• _EXERCISE DESCRIPTION_
Copy all of the material below exactly.
#### DATA TO PROCESS ####
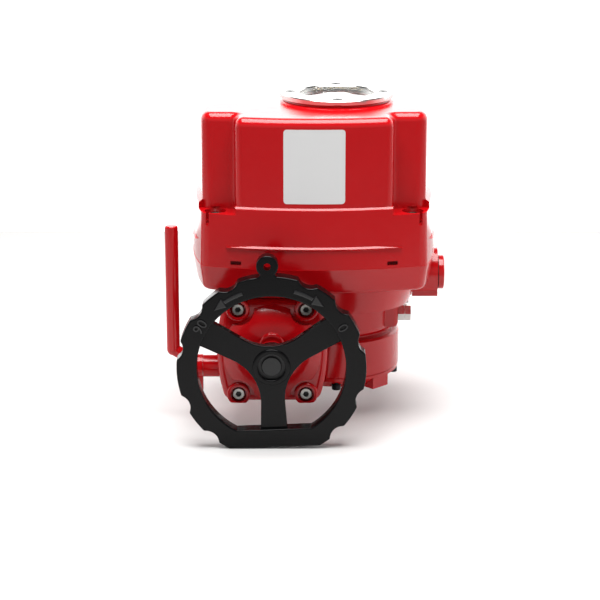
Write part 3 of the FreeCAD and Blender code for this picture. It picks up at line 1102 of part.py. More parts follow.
def drive_sleeve():
    """The output sleeve: journals, the wheel's seat, the cam's seat and the keyed bore for the valve stem."""
    low, high = BUSH_LOW_INNER - RUN, BUSH_HIGH_INNER - RUN
    sleeve = revolve_z([(0, SLEEVE_FOOT_Z), (low, SLEEVE_FOOT_Z), (low, PLATE_HEIGHT + 1), (SLEEVE_FLANGE, PLATE_HEIGHT + 1),
                        (SLEEVE_FLANGE, WHEEL_Z0), (WHEEL_SEAT, WHEEL_Z0), (WHEEL_SEAT, STOP_Z - STOP_CAM_HALF),
                        (CAM_SEAT, STOP_Z - STOP_CAM_HALF), (CAM_SEAT, CAM_CAVITY_TOP - 1), (high, CAM_CAVITY_TOP - 1),
                        (high, CASE_FLOOR + 3), (0, CASE_FLOOR + 3)])
    key = block(-STEM_KEY_WIDTH / 2, STEM_KEY_WIDTH / 2, 0, STEM_BORE_RADIUS + STEM_KEY_DEPTH,
                SLEEVE_FOOT_Z - 1, SLEEVE_FOOT_Z + STEM_BORE_DEPTH)
    bore = rod_z(STEM_BORE_RADIUS, SLEEVE_FOOT_Z - 1, SLEEVE_FOOT_Z + STEM_BORE_DEPTH)
    socket = rod_z(CAM_SHAFT_RADIUS, CASE_FLOOR - 12, CASE_FLOOR + 4)
    return sleeve.cut(Part.makeCompound([bore, key, socket]))


def worm_wheel():
    """The bronze wheel: a bored disc with skewed teeth set into its rim, in mesh with the worm at rest."""
    z0, z1 = WHEEL_Z0, WHEEL_Z0 + WHEEL_FACE_WIDTH
    root = WHEEL_PITCH_RADIUS - 1.25 * WORM_MODULE
    disc = ring_z(root, WHEEL_SEAT, z0, z1)
    pockets = [rod_z(6.0, z0 - 1, z1 + 1, 38 * math.cos(math.radians(60 * i)), 38 * math.sin(math.radians(60 * i)))
               for i in range(6)]
    disc = disc.cut(Part.makeCompound(pockets))
    slope = math.tan(math.radians(20))
    half = (math.pi * WORM_MODULE / 2 - WORM_BACKLASH) / 2
    tip = WHEEL_PITCH_RADIUS + WORM_MODULE * 0.9
    base = root - 1.2
    half_base = half + (WHEEL_PITCH_RADIUS - base) * slope * 0.85
    half_tip = half - (tip - WHEEL_PITCH_RADIUS) * slope * 1.25
    lean = math.tan(WORM_SKEW) * WHEEL_FACE_WIDTH
    points = [vec(base, -half_base - lean / 2, z0), vec(tip, -half_tip - lean / 2, z0),
              vec(tip, half_tip - lean / 2, z0), vec(base, half_base - lean / 2, z0)]
    tooth = Part.Face(Part.makePolygon(points + [points[0]])).extrude(vec(0, lean, WHEEL_FACE_WIDTH))
    step = 360.0 / WHEEL_TEETH
    teeth = [turned(tooth, (i + 0.5) * step, vec(0, 0, 0), vec(0, 0, 1)) for i in range(WHEEL_TEETH)]
    return join([disc] + teeth)


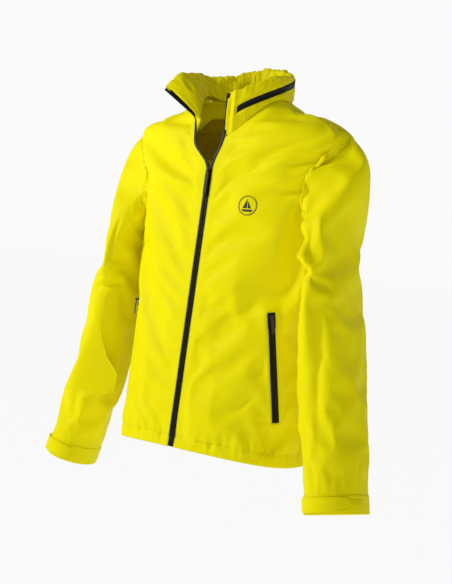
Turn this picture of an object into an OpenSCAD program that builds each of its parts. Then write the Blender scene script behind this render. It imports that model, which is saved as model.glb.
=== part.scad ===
// Foul weather jacket with a stand collar that holds a rolled hood.
// Frame: +Z up, -Y is the wearer's front, +X the wearer's left. The origin is at the hang loop.

/* [Body] */
// Height of the hem below the hang loop
hem_drop = 652; // [600:5:700]
// Rise of the hem at the centre front
hem_rise = 14; // [0:1:25]
// Half width at the hem
hem_hw = 192; // [180:1:210]
// Half width at the waist
waist_hw = 180; // [170:1:185]
// Half width at the armpits
chest_hw = 198; // [190:1:205]
// Height of the armpits below the hang loop
armpit_drop = 245; // [235:1:260]
// Fabric thickness of the outer shell
shell_t = 2; // [1.5:0.1:2.5]

/* [Shoulders and neck] */
// Half width at the shoulder tips
shoulder_hw = 232; // [220:1:240]
// Height of the shoulder tips below the hang loop
shoulder_drop = 53; // [45:1:65]
// Half width of the neckline
neck_hw = 88; // [82:1:92]
// Height of the neckline at the sides, above the hang loop
neck_rise = 12; // [8:1:16]

/* [Collar] */
// Height of the collar rim above the hang loop at the back
collar_back_top = 79; // [76:1:86]
// Height of the collar rim at the side
collar_side_top = 52; // [50:1:60]
// Height of the collar rim at the wearer's left front
collar_front_top = 13; // [5:1:25]
// Thickness of the collar with the hood rolled inside
collar_t = 13; // [10:0.5:16]

/* [Sleeves] */
// Height of the left cuff's mouth below the hang loop
left_cuff_drop = 704; // [690:1:715]
// Height of the right cuff's mouth below the hang loop
right_cuff_drop = 716; // [700:1:730]
// Width of each cuff band along the sleeve
cuff_w = 34; // [28:1:40]
// Length of the cuff tab around the cuff, in degrees of the ring
tab_sweep = 105; // [80:5:120]

/* [Zips] */
// Visible width of one half of the main zip tape
tape_w = 5.5; // [4:0.5:7]
// Height of the fork where the main zip is open, below the hang loop
fork_drop = 127; // [115:1:140]
// Length of a hand pocket zip
pocket_zip_len = 205; // [180:5:220]

/* [Hidden] */
$fn = 32;

shell_colour = "yellow";
trim_colour = "#231c20";
lining_colour = "#8a7a10";

// Plane between the front and the back, where the side and shoulder seams lie
mid_y = -70;
hem_z = -hem_drop;
armpit_z = -armpit_drop;
shoulder_z = -shoulder_drop;
fork_z = -fork_drop;
waist_z = -450;
neck_front_z = -72;
squareness = 0.86;
fork_depth = 98;
front_slope = 0.0727;

function ease(t) = let (c = min(1, max(0, t))) c * c * (3 - 2 * c);
function lerp(a, b, t) = a + (b - a) * t;
function unit(v) = v / norm(v);
function spow(v) = sign(v) * pow(abs(v), squareness);

// Half width of the body at height z
function half_w(z) =
    z >= shoulder_z ? lerp(shoulder_hw, neck_hw, (z - shoulder_z) / (neck_rise - shoulder_z)) :
    z >= armpit_z ? lerp(chest_hw, shoulder_hw, ease((z - armpit_z) / (shoulder_z - armpit_z))) :
    z >= waist_z ? lerp(waist_hw, chest_hw, ease((z - waist_z) / (armpit_z - waist_z))) :
    lerp(hem_hw, waist_hw, ease((z - hem_z) / (waist_z - hem_z)));

// Depth of the front: straight below the fork, so that the main zip runs in a straight line
function front_d(z) =
    z <= fork_z ? fork_depth + front_slope * (fork_z - z) :
    fork_depth - 0.0841 * (z - fork_z) - 0.00215 * pow(z - fork_z, 2);

function back_d(z) =
    z >= armpit_z ? 126 - 0.00078 * pow(z - armpit_z, 2) :
    lerp(111, 126, ease((z - waist_z) / (armpit_z - waist_z)));

// Point of the body surface at angle a from the centre front, at height z, pulled in by inset
function body_pt(a, z, inset = 0) = [
    (half_w(z) - inset) * spow(sin(a)),
    mid_y - ((cos(a) >= 0 ? front_d(z) : back_d(z)) - inset) * spow(cos(a)),
    z
];

// Angle at which the body surface has the plan offset x at height z
function angle_at(x, z) = asin(min(1, pow(min(1, abs(x) / half_w(z)), 1 / squareness)));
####
• _EXERCISE ANSWER_
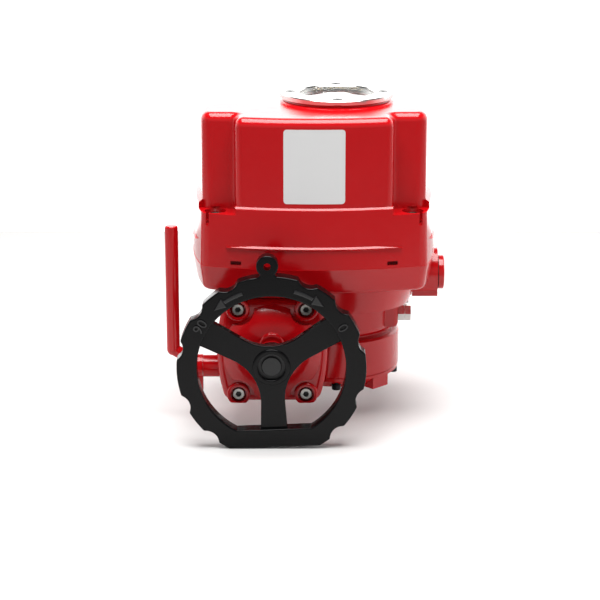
Write part 3 of the FreeCAD and Blender code for this picture. It picks up at line 1102 of part.py. More parts follow.
def drive_sleeve():
    """The output sleeve: journals, the wheel's seat, the cam's seat and the keyed bore for the valve stem."""
    low, high = BUSH_LOW_INNER - RUN, BUSH_HIGH_INNER - RUN
    sleeve = revolve_z([(0, SLEEVE_FOOT_Z), (low, SLEEVE_FOOT_Z), (low, PLATE_HEIGHT + 1), (SLEEVE_FLANGE, PLATE_HEIGHT + 1),
                        (SLEEVE_FLANGE, WHEEL_Z0), (WHEEL_SEAT, WHEEL_Z0), (WHEEL_SEAT, STOP_Z - STOP_CAM_HALF),
                        (CAM_SEAT, STOP_Z - STOP_CAM_HALF), (CAM_SEAT, CAM_CAVITY_TOP - 1), (high, CAM_CAVITY_TOP - 1),
                        (high, CASE_FLOOR + 3), (0, CASE_FLOOR + 3)])
    key = block(-STEM_KEY_WIDTH / 2, STEM_KEY_WIDTH / 2, 0, STEM_BORE_RADIUS + STEM_KEY_DEPTH,
                SLEEVE_FOOT_Z - 1, SLEEVE_FOOT_Z + STEM_BORE_DEPTH)
    bore = rod_z(STEM_BORE_RADIUS, SLEEVE_FOOT_Z - 1, SLEEVE_FOOT_Z + STEM_BORE_DEPTH)
    socket = rod_z(CAM_SHAFT_RADIUS, CASE_FLOOR - 12, CASE_FLOOR + 4)
    return sleeve.cut(Part.makeCompound([bore, key, socket]))


def worm_wheel():
    """The bronze wheel: a bored disc with skewed teeth set into its rim, in mesh with the worm at rest."""
    z0, z1 = WHEEL_Z0, WHEEL_Z0 + WHEEL_FACE_WIDTH
    root = WHEEL_PITCH_RADIUS - 1.25 * WORM_MODULE
    disc = ring_z(root, WHEEL_SEAT, z0, z1)
    pockets = [rod_z(6.0, z0 - 1, z1 + 1, 38 * math.cos(math.radians(60 * i)), 38 * math.sin(math.radians(60 * i)))
               for i in range(6)]
    disc = disc.cut(Part.makeCompound(pockets))
    slope = math.tan(math.radians(20))
    half = (math.pi * WORM_MODULE / 2 - WORM_BACKLASH) / 2
    tip = WHEEL_PITCH_RADIUS + WORM_MODULE * 0.9
    base = root - 1.2
    half_base = half + (WHEEL_PITCH_RADIUS - base) * slope * 0.85
    half_tip = half - (tip - WHEEL_PITCH_RADIUS) * slope * 1.25
    lean = math.tan(WORM_SKEW) * WHEEL_FACE_WIDTH
    points = [vec(base, -half_base - lean / 2, z0), vec(tip, -half_tip - lean / 2, z0),
              vec(tip, half_tip - lean / 2, z0), vec(base, half_base - lean / 2, z0)]
    tooth = Part.Face(Part.makePolygon(points + [points[0]])).extrude(vec(0, lean, WHEEL_FACE_WIDTH))
    step = 360.0 / WHEEL_TEETH
    teeth = [turned(tooth, (i + 0.5) * step, vec(0, 0, 0), vec(0, 0, 1)) for i in range(WHEEL_TEETH)]
    return join([disc] + teeth)


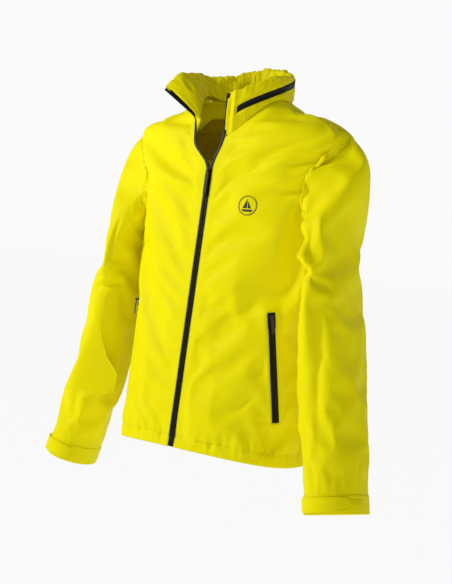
Turn this picture of an object into an OpenSCAD program that builds each of its parts. Then write the Blender scene script behind this render. It imports that model, which is saved as model.glb.
=== part.scad ===
// Foul weather jacket with a stand collar that holds a rolled hood.
// Frame: +Z up, -Y is the wearer's front, +X the wearer's left. The origin is at the hang loop.

/* [Body] */
// Height of the hem below the hang loop
hem_drop = 652; // [600:5:700]
// Rise of the hem at the centre front
hem_rise = 14; // [0:1:25]
// Half width at the hem
hem_hw = 192; // [180:1:210]
// Half width at the waist
waist_hw = 180; // [170:1:185]
// Half width at the armpits
chest_hw = 198; // [190:1:205]
// Height of the armpits below the hang loop
armpit_drop = 245; // [235:1:260]
// Fabric thickness of the outer shell
shell_t = 2; // [1.5:0.1:2.5]

/* [Shoulders and neck] */
// Half width at the shoulder tips
shoulder_hw = 232; // [220:1:240]
// Height of the shoulder tips below the hang loop
shoulder_drop = 53; // [45:1:65]
// Half width of the neckline
neck_hw = 88; // [82:1:92]
// Height of the neckline at the sides, above the hang loop
neck_rise = 12; // [8:1:16]

/* [Collar] */
// Height of the collar rim above the hang loop at the back
collar_back_top = 79; // [76:1:86]
// Height of the collar rim at the side
collar_side_top = 52; // [50:1:60]
// Height of the collar rim at the wearer's left front
collar_front_top = 13; // [5:1:25]
// Thickness of the collar with the hood rolled inside
collar_t = 13; // [10:0.5:16]

/* [Sleeves] */
// Height of the left cuff's mouth below the hang loop
left_cuff_drop = 704; // [690:1:715]
// Height of the right cuff's mouth below the hang loop
right_cuff_drop = 716; // [700:1:730]
// Width of each cuff band along the sleeve
cuff_w = 34; // [28:1:40]
// Length of the cuff tab around the cuff, in degrees of the ring
tab_sweep = 105; // [80:5:120]

/* [Zips] */
// Visible width of one half of the main zip tape
tape_w = 5.5; // [4:0.5:7]
// Height of the fork where the main zip is open, below the hang loop
fork_drop = 127; // [115:1:140]
// Length of a hand pocket zip
pocket_zip_len = 205; // [180:5:220]

/* [Hidden] */
$fn = 32;

shell_colour = "yellow";
trim_colour = "#231c20";
lining_colour = "#8a7a10";

// Plane between the front and the back, where the side and shoulder seams lie
mid_y = -70;
hem_z = -hem_drop;
armpit_z = -armpit_drop;
shoulder_z = -shoulder_drop;
fork_z = -fork_drop;
waist_z = -450;
neck_front_z = -72;
squareness = 0.86;
fork_depth = 98;
front_slope = 0.0727;

function ease(t) = let (c = min(1, max(0, t))) c * c * (3 - 2 * c);
function lerp(a, b, t) = a + (b - a) * t;
function unit(v) = v / norm(v);
function spow(v) = sign(v) * pow(abs(v), squareness);

// Half width of the body at height z
function half_w(z) =
    z >= shoulder_z ? lerp(shoulder_hw, neck_hw, (z - shoulder_z) / (neck_rise - shoulder_z)) :
    z >= armpit_z ? lerp(chest_hw, shoulder_hw, ease((z - armpit_z) / (shoulder_z - armpit_z))) :
    z >= waist_z ? lerp(waist_hw, chest_hw, ease((z - waist_z) / (armpit_z - waist_z))) :
    lerp(hem_hw, waist_hw, ease((z - hem_z) / (waist_z - hem_z)));

// Depth of the front: straight below the fork, so that the main zip runs in a straight line
function front_d(z) =
    z <= fork_z ? fork_depth + front_slope * (fork_z - z) :
    fork_depth - 0.0841 * (z - fork_z) - 0.00215 * pow(z - fork_z, 2);

function back_d(z) =
    z >= armpit_z ? 126 - 0.00078 * pow(z - armpit_z, 2) :
    lerp(111, 126, ease((z - waist_z) / (armpit_z - waist_z)));

// Point of the body surface at angle a from the centre front, at height z, pulled in by inset
function body_pt(a, z, inset = 0) = [
    (half_w(z) - inset) * spow(sin(a)),
    mid_y - ((cos(a) >= 0 ? front_d(z) : back_d(z)) - inset) * spow(cos(a)),
    z
];

// Angle at which the body surface has the plan offset x at height z
function angle_at(x, z) = asin(min(1, pow(min(1, abs(x) / half_w(z)), 1 / squareness)));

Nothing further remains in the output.